» JOB: Lines containing the word "Write" are to be counted; state their number and nothing further.

» DATA IN THIS EXERCISE:
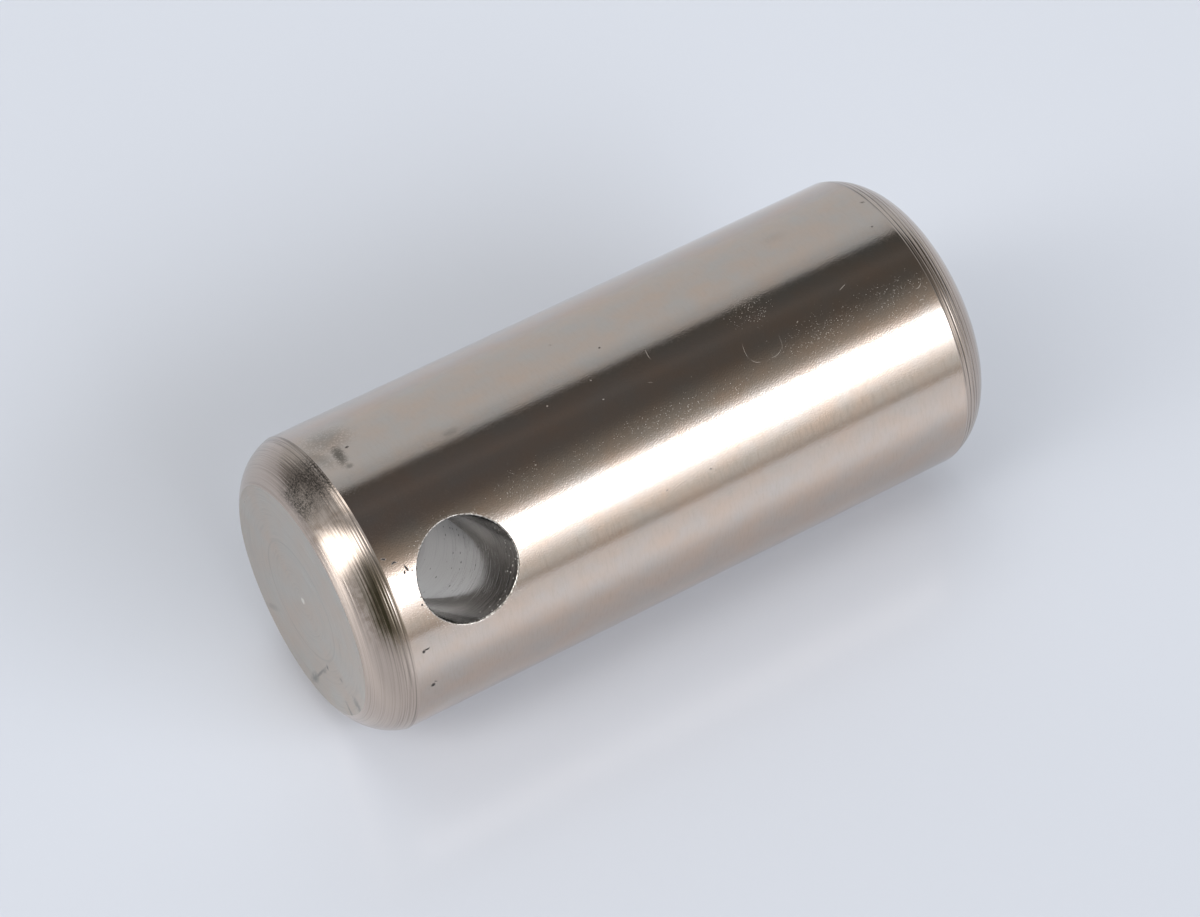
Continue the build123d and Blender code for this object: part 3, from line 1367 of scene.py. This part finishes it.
@dataclass(frozen=True)
class Studio:
    """Camera, floor and room, placed in the lying frame.

    Past the floor's end the camera sees the colour beyond, while the pin mirrors the room.
    """

    lying: Lying
    aim: Triple = (34.82 * MM, 0.23 * MM, 15.33 * MM)
    distance: float = 441.9 * MM
    heading_deg: float = 57.149
    elevation_deg: float = 50.839
    roll_deg: float = 0.902
    lens_mm: float = 131.08
    sensor_mm: float = 36.0
    clip: Pair = (0.01, 20.0)
    floor_half: float = 1.5
    floor_front: float = 0.255
    floor_colour: str = "#dee0e6"
    floor_roughness: float = 0.25
    room_colour: str = "#c4c8cc"
    beyond: str = "#e4e7ee"

    def camera(self) -> None:
        """Places the camera at the picture's viewing angle."""
        heading, elevation = math.radians(self.heading_deg), math.radians(self.elevation_deg)
        look = Vector((math.cos(heading) * math.cos(elevation), math.sin(heading) * math.cos(elevation),
                       -math.sin(elevation)))
        right = look.cross(Vector((0, 0, 1))).normalized()
        turn = Matrix((right, right.cross(look), -look)).transposed()
        place = (turn @ Matrix.Rotation(math.radians(self.roll_deg), 3, "Z")).to_4x4()
        place.translation = Vector(self.aim) - look * self.distance
        data = bpy.data.cameras.new("camera")
        data.lens = self.lens_mm
        data.sensor_width = self.sensor_mm
        data.clip_start, data.clip_end = self.clip
        camera = add_object("camera", data)
        camera.matrix_world = self.lying.matrix() @ place
        bpy.context.scene.camera = camera

    def floor(self) -> None:
        """Lays a plain pale board under the pin, which ends a little way in front of it.

        The pin mirrors that end as a thin dark line. From below, the board can be seen through.
        """
        half, front = self.floor_half, self.floor_front
        mesh = bpy.data.meshes.new("floor")
        corners = [(-half, -front, 0), (half, -front, 0), (half, half, 0), (-half, half, 0)]
        mesh.from_pydata([self.lying.matrix() @ Vector(c) for c in corners], [], [(0, 1, 2, 3)])
        material = bpy.data.materials.new("satin_board")
        material.use_nodes = True
        tree = material.node_tree
        shader = tree.nodes["Principled BSDF"]
        shader.inputs["Base Color"].default_value = linear(self.floor_colour)
        shader.inputs["Roughness"].default_value = self.floor_roughness
        behind = add_node(tree, "NewGeometry", out="Backfacing")
        mix = add_node(tree, "MixShader", behind, shader.outputs[0], add_node(tree, "BsdfTransparent"))
        tree.links.new(mix, tree.nodes["Material Output"].inputs["Surface"])
        mesh.materials.append(material)
        floor = add_object("floor", mesh)

    def direction(self, azimuth: float, elevation: float) -> Vector:
        """The way from the pin to a point of the room, in the lying frame.

        Args:
            azimuth: degrees from the camera's side towards its right.
            elevation: degrees above the floor.

        Returns:
            A unit vector.
        """
        turn, lift = math.radians(azimuth), math.radians(elevation)
        heading = math.radians(self.heading_deg)
        right = Vector((math.sin(heading), -math.cos(heading), 0))
        back = Vector((-math.cos(heading), -math.sin(heading), 0))
        level = back * math.cos(turn) + right * math.sin(turn)
        return level * math.cos(lift) + Vector((0, 0, math.sin(lift)))

    def room(self, patches: tuple[Patch, ...]) -> None:
        """Surrounds the pin with a plain room and its soft patches of light and shade.

        Args:
            patches: what stands out from the plain room, the later ones on top.
        """
        world = bpy.data.worlds.new("studio")
        bpy.context.scene.world = world
        world.use_nodes = True
        tree = world.node_tree
        tree.nodes.clear()
        node = partial(add_node, tree)
        ray = node("TexCoord", out="Generated")
        turn = self.lying.matrix().to_3x3()
        colour = linear(self.room_colour)
        for patch in patches:
            facing = self.direction(patch.azimuth, patch.elevation)
            right = Vector((0, 0, 1)).cross(facing).normalized()
            lean = Matrix.Rotation(-math.radians(patch.lean), 3, facing)
            ahead, beside, over = (node("VectorMath:DOT_PRODUCT", ray, turn @ axis, out="Value")
                                   for axis in (facing, lean @ -right, lean @ facing.cross(right)))
            gates = []
            for part, span, soft in zip((beside, over), (patch.across, patch.upright), patch.soft):
                angle = node("Math:DEGREES", node("Math:ARCTAN2", part, ahead))
                gates.append(window(tree, angle, span, soft))
            shade = (*(c * patch.strength for c in linear(patch.colour)[:3]), 1.0)
            colour = node("Mix", node("Math:MULTIPLY", *gates), data_type="RGBA", out="Result",
                          label=patch.name, blend_type=patch.light.value, inputs={"A": colour, "B": shade})
        lit, pale = (node("Background", c) for c in (colour, linear(self.beyond)))
        node("OutputWorld", node("MixShader", node("LightPath", out="Is Camera Ray"), lit, pale))


def main() -> None:
    """Builds the pin, then the studio round it."""
    logging.basicConfig(level=logging.INFO, format="%(name)s: %(message)s")
    pin = Pin()
    lying = Lying(pin.sizes)
    finishes = {Zone.GROUND: GroundSteel, Zone.TURNED: TurnedSteel, Zone.FACED: FacedSteel,
                Zone.DRILLED: DrilledSteel, Zone.BROKEN_EDGE: BrokenEdgeSteel}
    pin.build({zone: finish(lying).build() for zone, finish in finishes.items()})
    studio = Studio(lying)
    studio.camera()
    studio.floor()
    studio.room(ROOM)
    bpy.context.scene.view_settings.view_transform = "Standard"


if __name__ == "__main__":
    main()
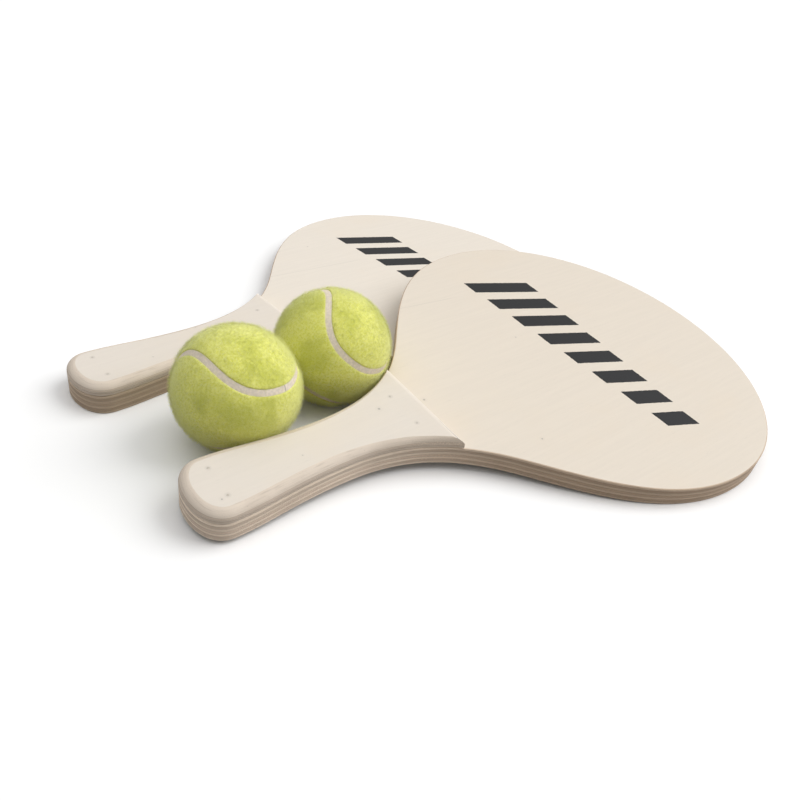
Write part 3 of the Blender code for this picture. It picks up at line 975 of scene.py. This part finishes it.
def cut_sphere(ruler, side):
    """A fine sphere cut along the seam, with how far each corner that is left lies inside the cut."""
    bm = bmesh.new()
    bmesh.ops.create_icosphere(bm, subdivisions=FELT_DIVISIONS, radius=1.0)
    reaches = {}
    for vertex in bm.verts:
        reach, across = ruler.reach(vertex.co)
        reach = side * reach - FELT_EDGE
        if abs(reach) < SNAP:
            vertex.co = (vertex.co - across * side * reach / BALL_RADIUS).normalized()
            reach = 0.0
        reaches[vertex] = reach
    for edge in list(bm.edges):
        first, second = edge.verts
        if reaches[first] * reaches[second] < 0.0:
            share = reaches[first] / (reaches[first] - reaches[second])
            edge_part, vertex = bmesh.utils.edge_split(edge, first, share)
            vertex.co.normalize()
            reaches[vertex] = 0.0
    rim = [vertex for vertex in bm.verts if reaches[vertex] == 0.0]
    bmesh.ops.connect_verts(bm, verts=rim)
    outside = [vertex for vertex in bm.verts if reaches[vertex] < 0.0]
    bmesh.ops.delete(bm, geom=outside, context="VERTS")
    bmesh.ops.triangulate(bm, faces=bm.faces)
    return bm, reaches


def panel_surface(ruler, side):
    """One dog-bone panel of felt in the ball's own frame, as points and triangles."""
    bm, reaches = cut_sphere(ruler, side)
    edges = [edge for edge in bm.edges if len(edge.link_faces) == 1]
    directions = {vertex: vertex.co.copy() for vertex in bm.verts}
    for vertex, direction in directions.items():
        vertex.co = direction * felt_height(direction, reaches[vertex])
    for radius in (BALL_RADIUS - ROLL_DEPTH, BALL_RADIUS - FELT_THICKNESS):
        made = bmesh.ops.extrude_edge_only(bm, edges=edges)["geom"]
        for vertex in made:
            if isinstance(vertex, bmesh.types.BMVert):
                vertex.co = vertex.co.normalized() * radius
        edges = [edge for edge in made if isinstance(edge, bmesh.types.BMEdge)]
    bmesh.ops.triangulate(bm, faces=bm.faces)
    bmesh.ops.recalc_face_normals(bm, faces=bm.faces)
    bm.verts.index_update()
    points = np.array([vertex.co for vertex in bm.verts])
    triangles = np.array([[vertex.index for vertex in face.verts] for face in bm.faces])
    bm.free()
    return points, triangles


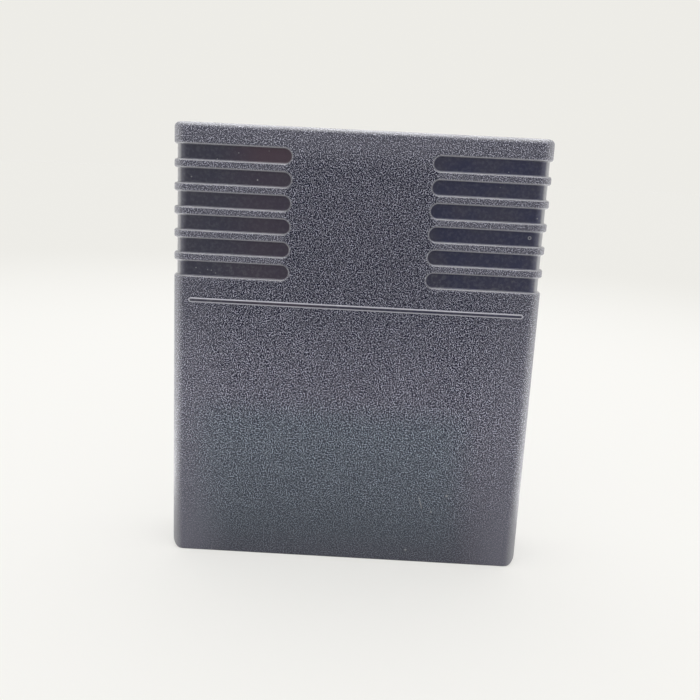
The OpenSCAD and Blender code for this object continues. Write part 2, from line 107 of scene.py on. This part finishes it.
# Specks of dust, nicks and scuffs: their place in mm, their radius in mm and how much they show.
# They show in full over MARK_CORE of their radius
MARKS = (
    ((23.19, -9.5, 16.85), 0.35, 0.8),
    ((19.89, -9.5, 12.76), 0.3, 0.5),
    ((14.62, -9.5, 2.93), 0.35, 0.5),
    ((28.24, -9.5, 22.33), 0.3, 0.4),
    ((14.84, -9.5, 17.83), 0.22, 0.35),
    ((16.3, -9.5, 16.69), 0.22, 0.35),
    ((-22.2, -8.85, 85.79), 0.2, 0.6),
    ((-26.32, -8.85, 91.21), 0.16, 0.35),
    ((-19.89, -8.85, 91.91), 0.14, 0.25),
    ((-30.85, -8.85, 89.79), 0.16, 0.3),
    ((-36.34, -8.85, 85.83), 0.2, 0.3),
    ((-35.1, -9.3, 84.76), 0.25, 0.6),
    ((-35.21, -8.85, 66.43), 0.2, 0.3),
    ((-32.67, -8.85, 66.11), 0.16, 0.3),
    ((-31.85, -8.85, 66.02), 0.18, 0.35),
    ((-30.92, -8.85, 65.45), 0.16, 0.3),
    ((-34.33, -8.85, 65.43), 0.14, 0.22),
    ((30.89, -8.85, 90.02), 0.16, 0.35),
    ((29.37, -8.85, 86.82), 0.14, 0.25),
    ((37.85, -8.85, 80.7), 0.2, 0.4),
    ((25.19, -9.3, 89.34), 0.25, 0.5),
    ((21.13, -9.3, 87.67), 0.22, 0.4),
)
MARK_CORE = 0.4
# The faint scratch, by its two ends, and the ring-shaped speck, by its middle, both in mm
SCRATCH = ((16.79, -9.5, 16.23), (17.66, -9.5, 13.57))
SCRATCH_FADE = (0.22 * MM, 0.05 * MM)
SCRATCH_SHOWS = 0.4
RING_PLACE = (36.59, -8.85, 76.51)
RING_R = 0.3 * MM
RING_FADE = (0.14 * MM, 0.03 * MM)
RING_SHOWS = 0.45

# Colours of the case, as linear values
PIT_COLOUR = (0.003, 0.004, 0.018)
RIDGE_COLOUR = (0.580, 0.582, 0.712)
HANDLED_COLOUR = (0.117, 0.119, 0.144)
# Paler where fingers grip: partly wear, partly painted light
GRIP_WEAR_AND_LIGHT_COLOUR = (0.193, 0.191, 0.238)
# Darker and bluer towards the foot: partly wear, partly painted shade
RUBBED_AND_SHADED_COLOUR = (0.050, 0.0505, 0.069)
PALM_TINT = (0.915, 1.05, 1.02)
SMOOTH_COLOUR = (0.010, 0.010, 0.028)
# Painted shade: the grooves and the bead darker towards the right
DARKER_RIGHT_COLOUR = (0.001, 0.003, 0.030)
HAZE_COLOUR = (0.019, 0.018, 0.036)
# Painted reflection: a reddish tint in the left grooves
REDDISH_REFLECTION_COLOUR = (0.035, 0.016, 0.030)
# Painted highlights: pale lines on the groove lips and the bead's edges
LIP_HIGHLIGHT_COLOUR = (0.262, 0.262, 0.286)
BEAD_EDGE_HIGHLIGHT_COLOUR = (0.370, 0.365, 0.420)
# Pale edges: partly wear, partly a painted highlight
EDGE_WEAR_AND_HIGHLIGHT_COLOUR = (0.340, 0.340, 0.355)
DUST_COLOUR = (0.42, 0.42, 0.43)

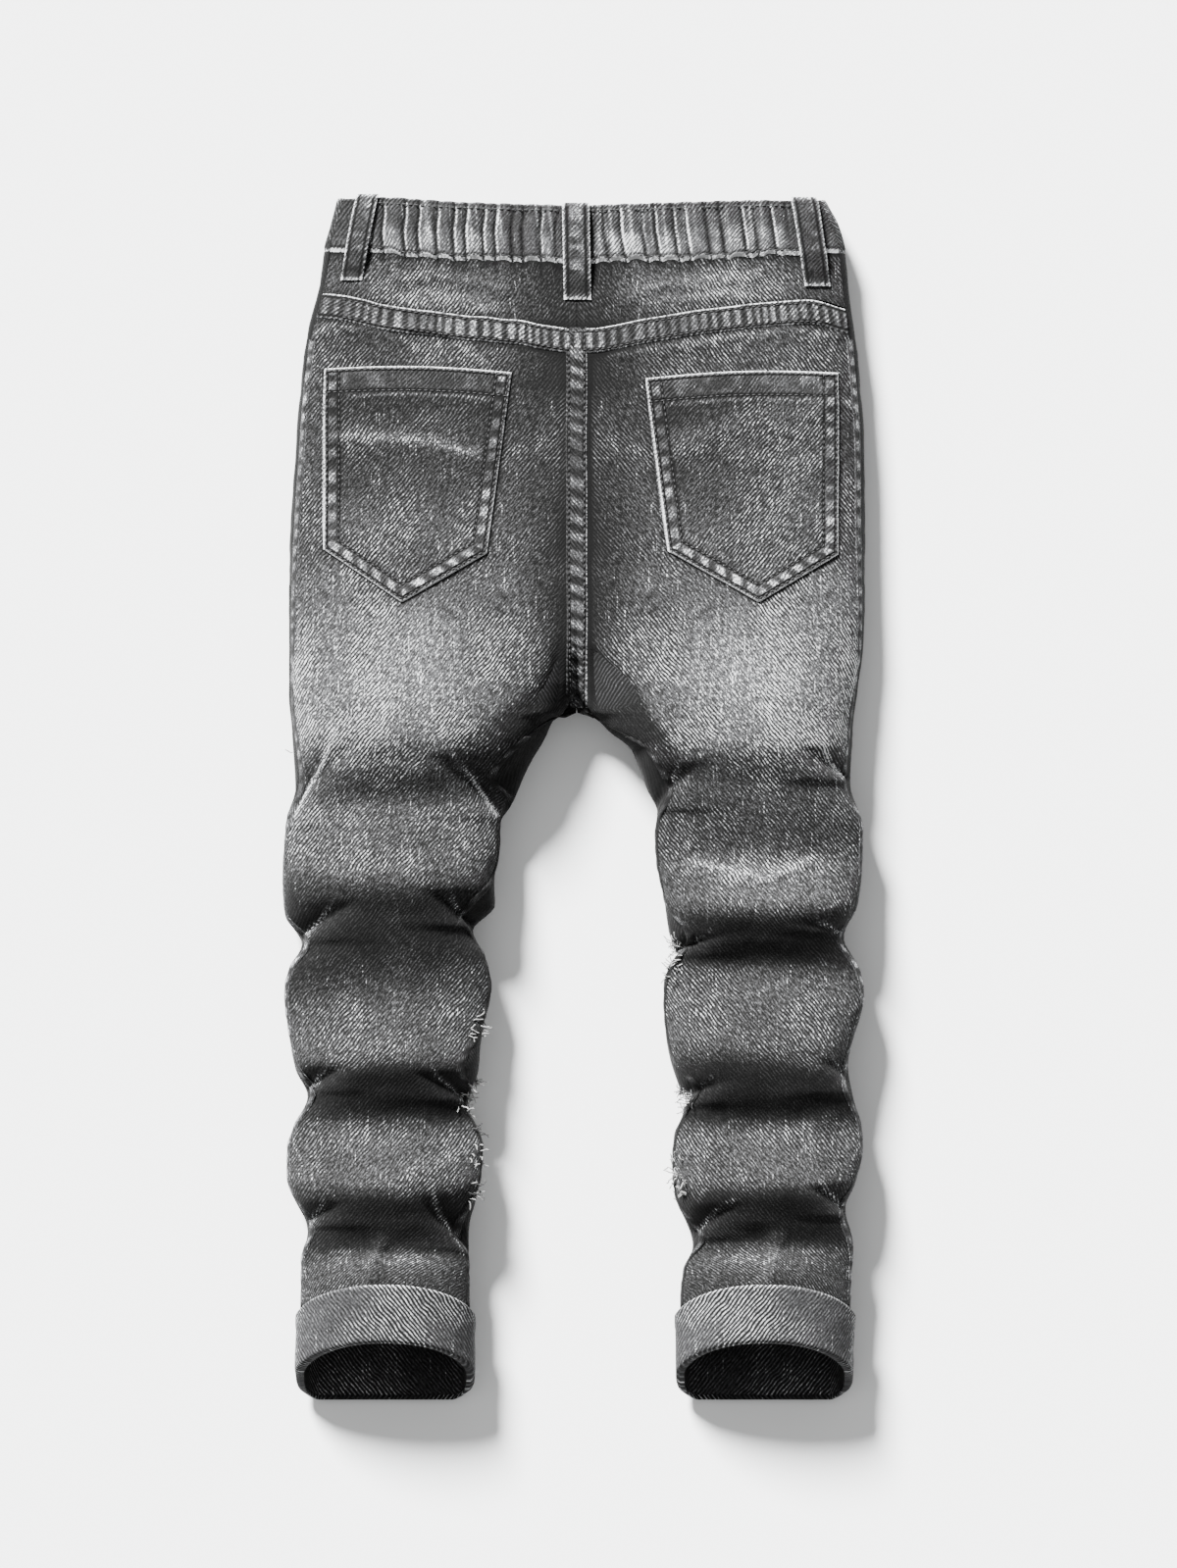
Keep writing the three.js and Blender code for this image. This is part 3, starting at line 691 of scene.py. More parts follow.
# Straight above the jeans, so far off that its sight lines are nearly parallel.
VIEW_HEIGHT = 0.7995
CAMERA_FAR = 12.0
CAMERA_OVER = (0.007, 0.00575)
SENSOR = 36.0
SUN_POWER, SUN_ANGLE = 31.5, math.radians(15)
SUN_FROM = (-0.75, 1.5, 1.0)
ROOM_LIGHT = 0.6
FLOOR_SIZE = 6.0
FLOOR_DROP = 0.05  # the floor lies this many millimetres below the cloth


def make_camera():
    camera = bpy.data.cameras.new("camera")
    camera.sensor_fit, camera.sensor_height = "VERTICAL", SENSOR
    camera.lens = SENSOR * CAMERA_FAR / VIEW_HEIGHT
    camera.clip_end = 50
    holder = bpy.data.objects.new("camera", camera)
    holder.location = (*CAMERA_OVER, CAMERA_FAR)
    bpy.context.scene.collection.objects.link(holder)
    bpy.context.scene.camera = holder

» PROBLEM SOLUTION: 2